Here are some of the saddest words of the N.T. "From that time many of His disciples went back, and walked no more with Him." And as we read that we might wonder, where did they go? And the simple answer is, they went back, back to their homes and back to their empty religion. Their leaving reminds me of the passage over in Hebrews 6:4-6, "For it is impossible for those who were once enlightened, and have tasted of the heavenly gift, and were made partakers of the Holy Ghost, and have tasted the good word of God, and the powers of the world to come, If they shall fall away, to renew them again unto repentance; seeing they crucify to themselves the Son of God afresh, and put Him to an open shame." This isn’t describing people who’ve lost their religion but it describes people who never had it in the first place.

And here we see it describes those who have heard the gospel and saw the evidence of it's power to change lives. These people came to the point of surrender but some reason or another they just said no and walked away. So, how can they be saved? They've rejected God's only provision and they've crucified Jesus afresh and as far as they were concerned Jesus had died for nothing.

Why did they leave? I think the problem was, they didn't get what they came for. They were looking for a leader who would give them everything and expect nothing in return. All they wanted were healings and free meals. They wanted prosperity with no thought of ever having to pay a price. And I'm afraid we are seeing history repeat itself before our very eyes. There are several books out describing the baby boomer generation and these are the people who were born between 1948 and 1965. This is the generation who has experienced nothing but prosperity in North America and rather than having a sense of owing something for all they enjoy there's a consumer mentality of wanting to help themselves to all that's available.

We are starting to see the effects of this in the church and it's expected to get worse. The consumer mentality has no sense of loyalty but shops for a church that has the programs to meet their needs. They are there to be ministered to and not to minister. It's no longer ‘what can I do to serve the Lord’ but what's in it for me. As this mentality slowly creeps into the church we’re seeing a shortage of workers and when programs have to be cut people just go somewhere else or go no where at all. Listen, just because the world is heading in the wrong direction; that’s no reason for the Christians to go along for the ride.

And in response to these crowds leaving, Jesus asked His disciples a question, "Will you also go away?" As we read that question I wonder how many were still there? Is it possible that all the crowds who followed Him the day before had left and everyone who had seen His miracles and heard His teaching were offended at the kind of commitment He was demanding and they quietly slipped away and left just the twelve? We don’t know how many were there but Peter spoke up and said, "Lord, to whom shall we go? You alone have the words of eternal life. And we believe that you are the Christ the Son of the living God."

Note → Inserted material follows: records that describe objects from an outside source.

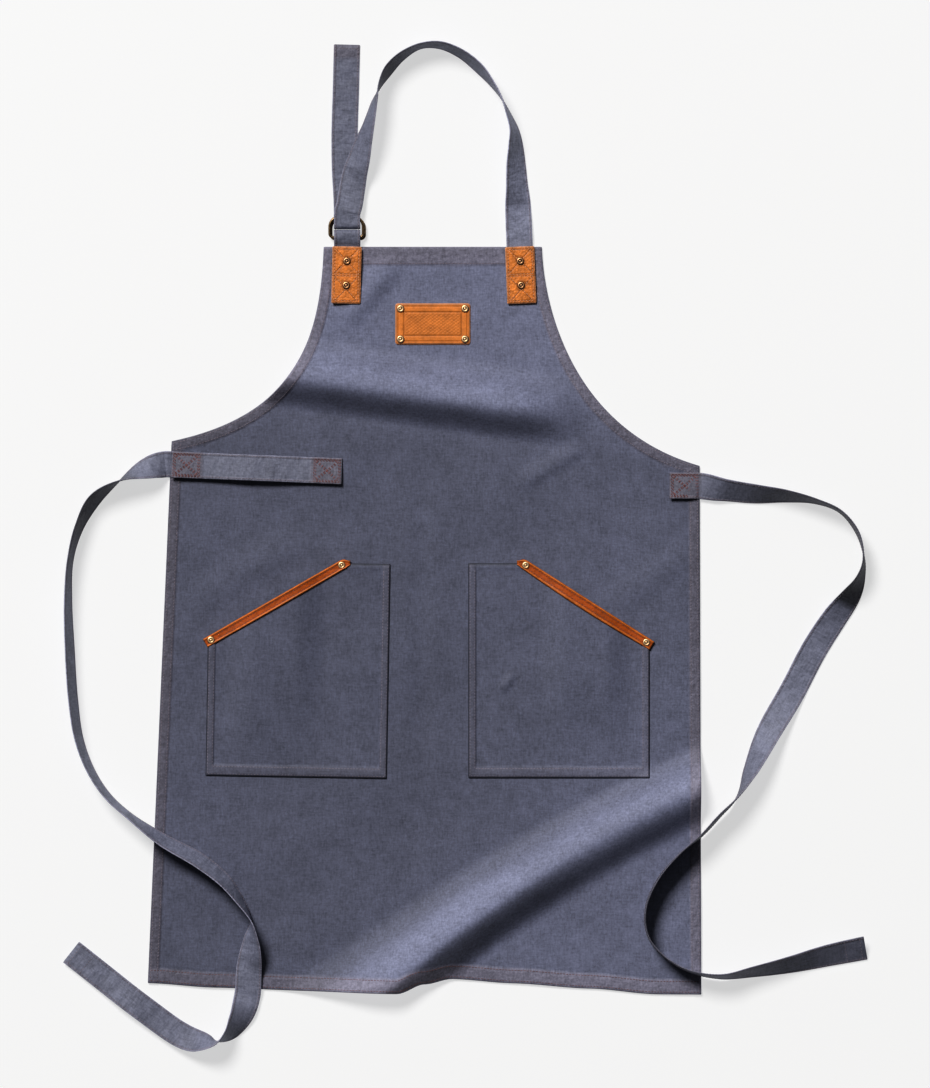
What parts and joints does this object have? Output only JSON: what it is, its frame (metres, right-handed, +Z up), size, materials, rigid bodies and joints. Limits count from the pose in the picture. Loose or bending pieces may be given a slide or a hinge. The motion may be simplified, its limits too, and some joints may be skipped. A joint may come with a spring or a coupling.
{
  "type": "grill apron",
  "caption": "Bib apron of canvas with leather tabs, badge and pocket trims, lying front up with its neck strap and waist ties loose.",
  "frame": {"origin": "centre of the bottom of the bounding box, on the surface that the apron lies on", "axes": "+Z up from the surface, out of the apron's front; +Y from its lower edge towards its neck strap; +X to the right as it is seen from the front"},
  "size_m": [0.9806, 1.2308, 0.0348],
  "materials": {
    "canvas": "matt blue grey cotton canvas with a faded weave",
    "strap_canvas": "matt blue grey doubled canvas with stitched edges",
    "leather": "tan leather, half matt, with paler edges",
    "brass": "brushed old brass rivet heads",
    "aged_brass": "dark antique brass"
  },
  "bodies": {
    "root": {"apron_body": "canvas", "pocket_left": "canvas", "pocket_right": "canvas", "towel_loop": "strap_canvas", "waist_tie_left": "strap_canvas", "waist_tie_right": "strap_canvas", "neck_strap": "strap_canvas", "buckle_anchor": "strap_canvas", "badge": "leather", "strap_tab_left": "leather", "strap_tab_right": "leather", "pocket_trim_left": "leather", "pocket_trim_right": "leather", "badge_rivet_left_top": "brass", "badge_rivet_left_low": "brass", "badge_rivet_right_top": "brass", "badge_rivet_right_low": "brass", "tab_rivet_left_top": "brass", "tab_rivet_left_low": "brass", "tab_rivet_right_top": "brass", "tab_rivet_right_low": "brass", "pocket_rivet_left_in": "brass", "pocket_rivet_left_out": "brass", "pocket_rivet_right_in": "brass", "pocket_rivet_right_out": "brass", "ring_lower": "aged_brass", "ring_upper": "aged_brass"}
  },
  "joints": []
}
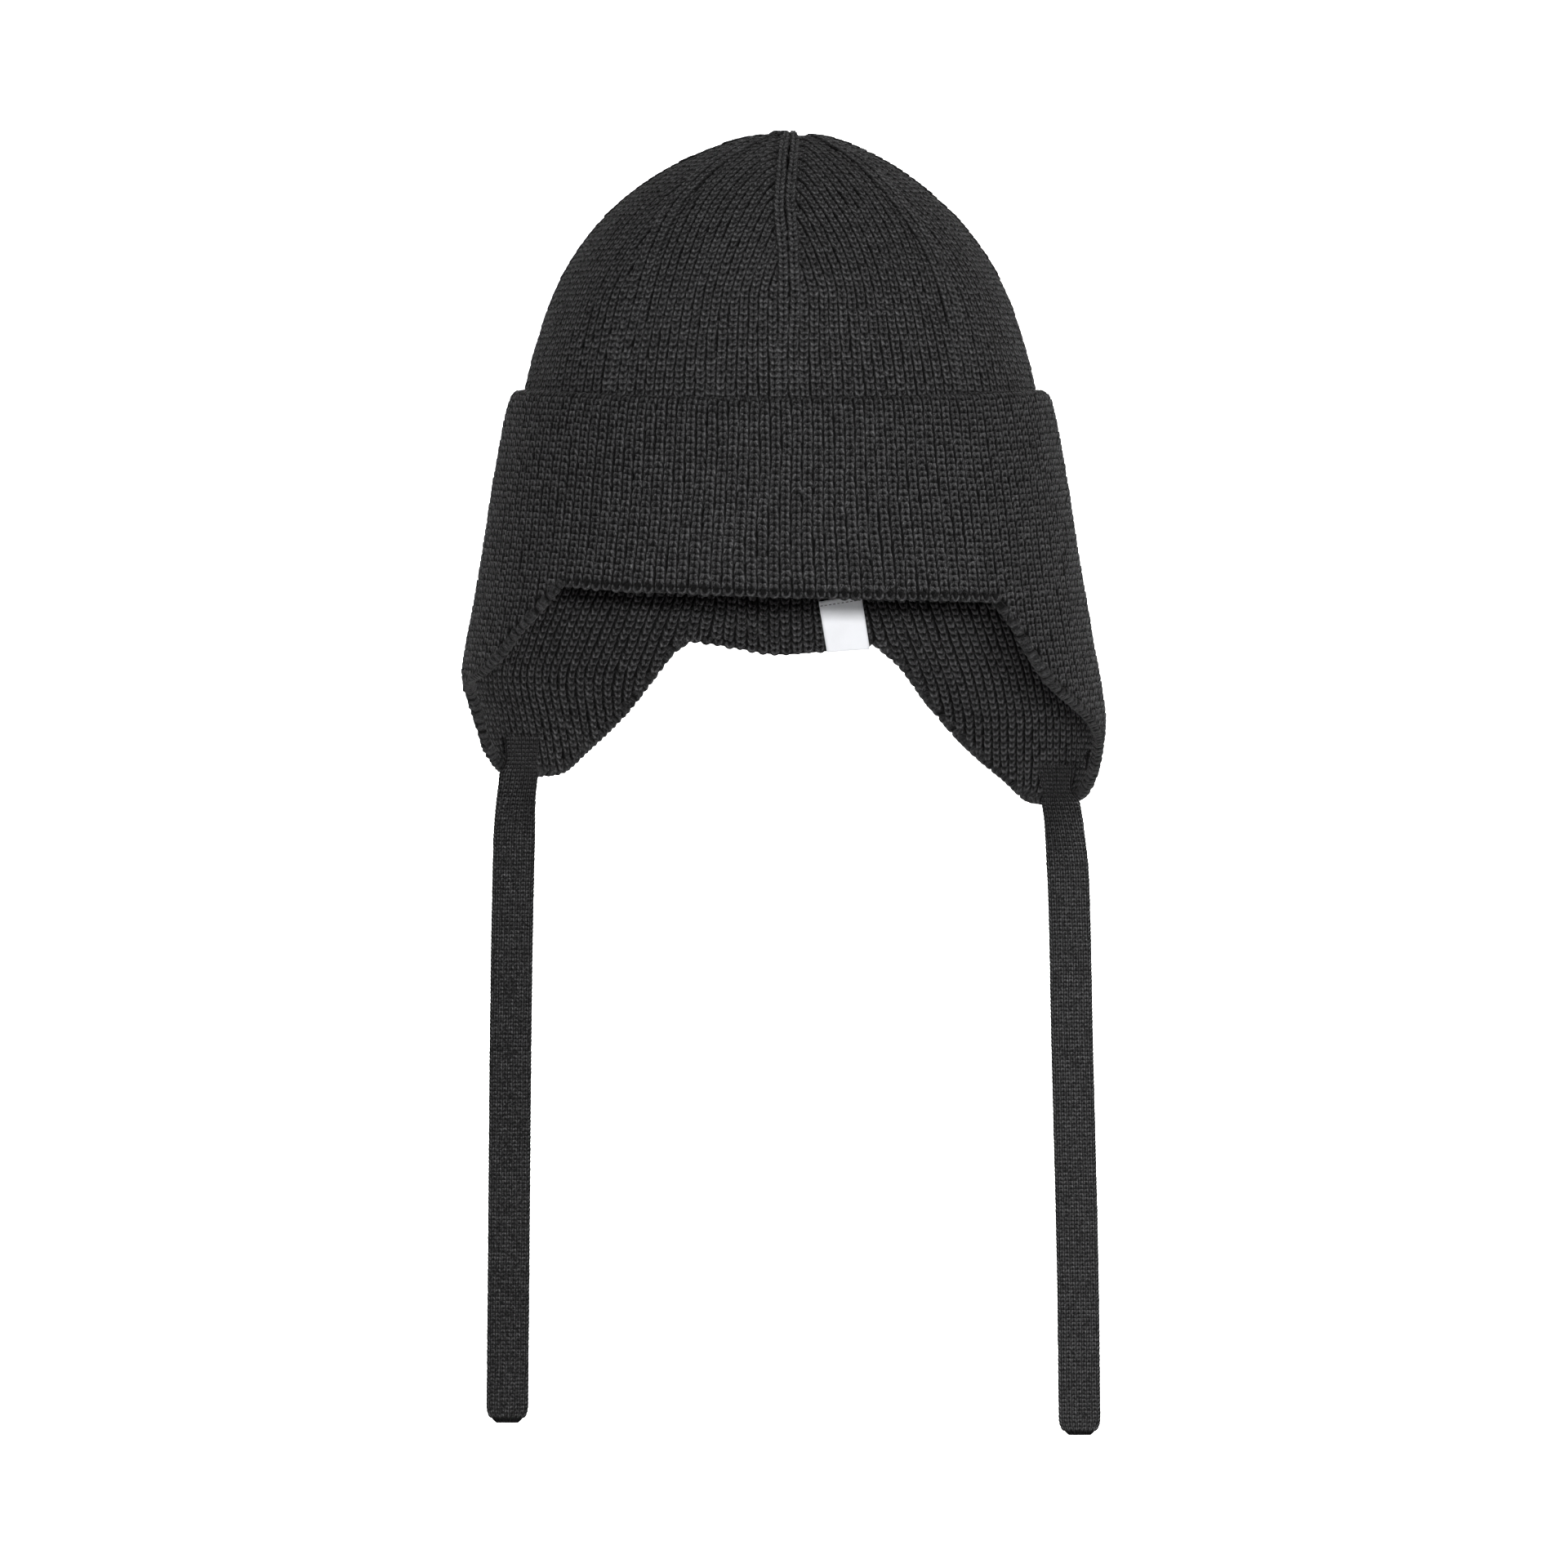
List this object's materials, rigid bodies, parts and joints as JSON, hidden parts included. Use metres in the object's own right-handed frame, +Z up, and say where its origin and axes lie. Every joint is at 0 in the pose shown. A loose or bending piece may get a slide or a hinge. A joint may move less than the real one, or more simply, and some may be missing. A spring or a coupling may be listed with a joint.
{
  "type": "baby hat",
  "caption": "Heavy rib-knit baby hat with a gathered crown, a deep turned cuff, two wide ear flaps and two flat hanging ties",
  "frame": {"origin": "where the top of a head meets the inside of the crown", "axes": "+Z up, the hat's front towards -Y, the front view's right towards +X"},
  "size_m": [0.1654, 0.1667, 0.3358],
  "materials": {
    "knit": "heavy rib knit",
    "tie_knit": "fine flat knit",
    "label": "woven, bare"
  },
  "bodies": {
    "root": {"crown": "knit", "cuff": "knit", "ear_flap_left": "knit", "ear_flap_right": "knit", "tie_left": "tie_knit", "tie_right": "tie_knit", "label": "label"}
  },
  "joints": []
}
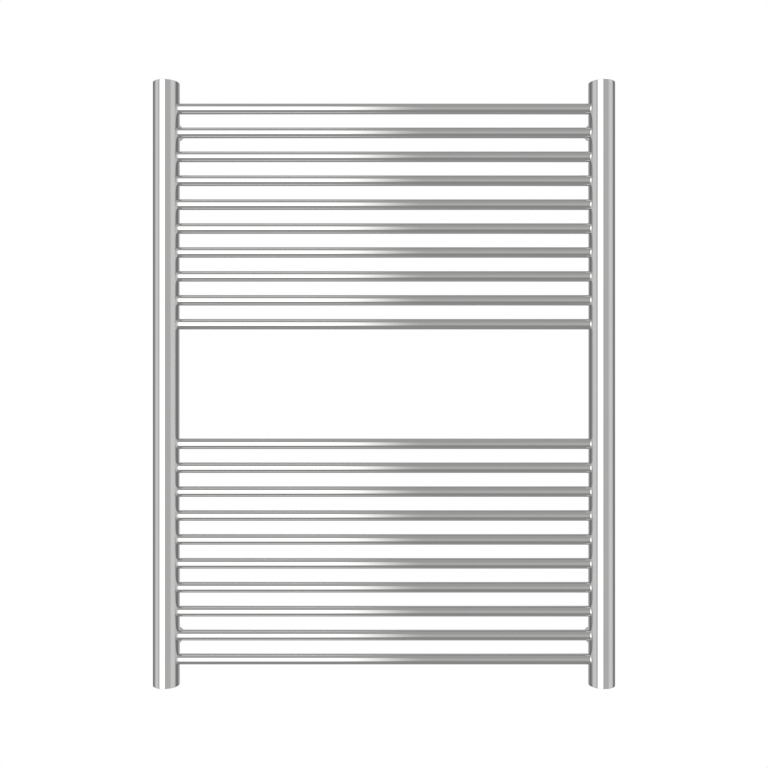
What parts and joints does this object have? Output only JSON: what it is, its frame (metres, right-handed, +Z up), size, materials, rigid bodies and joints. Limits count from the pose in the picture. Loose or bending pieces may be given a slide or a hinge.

And we see Jesus response to Peter's statement of loyalty by demonstrating His omniscience or the fact that He knows everything and that includes not only those who left but He even knows what’s in the heart of those who stayed. And He basically says to him, "Don't be too quick to speak for everyone, I've chosen twelve but one of you is a devil." And when you think about it, this was a whole year before His betrayal that He knew that one of them wasn't a believer and yet no one ever suspected Judas. I mean, right up to the moment he was going to betray Jesus they all thought he was going out to buy something for the feast or give something to the poor. So, Judas fooled the disciples, he may even have fooled himself into thinking he was something he wasn't but he never fooled Jesus. And so when the crowd were there eating and enjoying themselves and telling Jesus that He was the greatest man they ever seen or heard He knew they’d all be gone before the day was out.

The Christian life is an ongoing battle against the world, the flesh and the devil. Regardless of what we have to endure we know in our heart of hearts that only Jesus has the words of eternal life there is no other name given under heaven by which we must be saved.

There will always be those who join churches like they join any other social organization. They're there for a good time but not for a long time. Then there are those who might seem sincere but for some reason or another they’ll soon fall away. But, then there are the faithful. They may not be the most gifted, the most intelligent or even those who appear to be the godliest but they're always there are if God spares them they'll still be where He put them to serve until the day they die or Jesus returns. And I believe that's what God is looking for; He’s looking for the faithful. He's looking for those who will live for Him and that means those who are dying to self on a daily basis.